In a nutshell, beware of just looking at the EXPLAIN PLAN and take an uninformed decision to fix your problem.

Yesterday we did a little experiment on how tweaking DB_FILE_MULTIBLOCK_READ_COUNT value changes the execution plan of a SQL. Today we will see how it can be countered by re-adjusting OPTIMIZER_INDEX_COST_ADJ.

We saw how lowering the value of DB_FILE_MULTIBLOCK_READ_COUNT increases the I/O cost of full-table or index fast-full scans and vice versa. Now, we will tweak the parameter OPTIMIZER_INDEX_COST_ADJ to counter that effect.

First we set it to a very high value. i.e., we tell Oracle that reading an index block is 3 times as expensive than reading a table block.
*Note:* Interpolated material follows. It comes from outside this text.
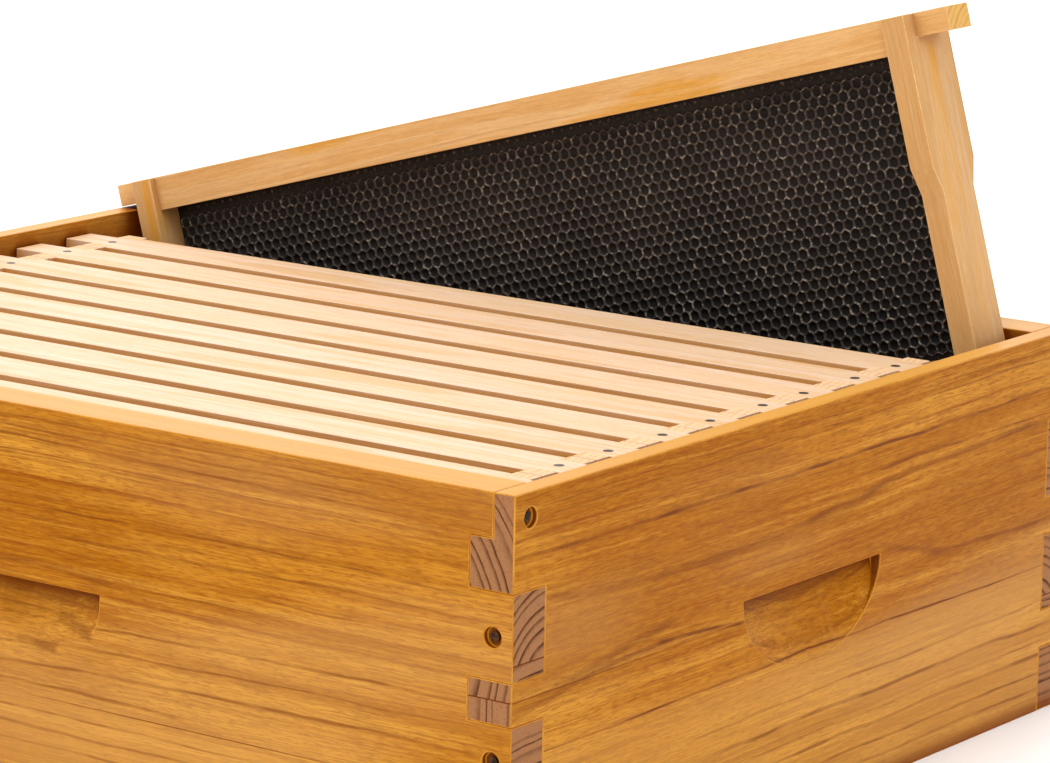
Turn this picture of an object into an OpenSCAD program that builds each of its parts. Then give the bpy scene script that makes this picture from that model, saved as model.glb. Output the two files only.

So, Oracle should back full-table scan (or, index fast-full scan) more than an index scan.

alter session set optimizer_index_cost_adj = 300;

select count(*) total from users b


call count cpu elapsed disk query current rows
------- ------ -------- ---------- ---------- ---------- ---------- ----------
Parse 1 0.01 0.00 0 0 0 0
Execute 1 0.00 0.00 0 0 0 0
Fetch 2 0.05 0.04 0 595 0 1
------- ------ -------- ---------- ---------- ---------- ---------- ----------
total 4 0.06 0.05 0 595 0 1

Rows Row Source Operation
------- ---------------------------------------------------
1 SORT AGGREGATE (cr=595 pr=0 pw=0 time=47842 us)
300634 INDEX FAST FULL SCAN USERS_N9 (cr=595 pr=0 pw=0 time=601336 us)(object id 323598)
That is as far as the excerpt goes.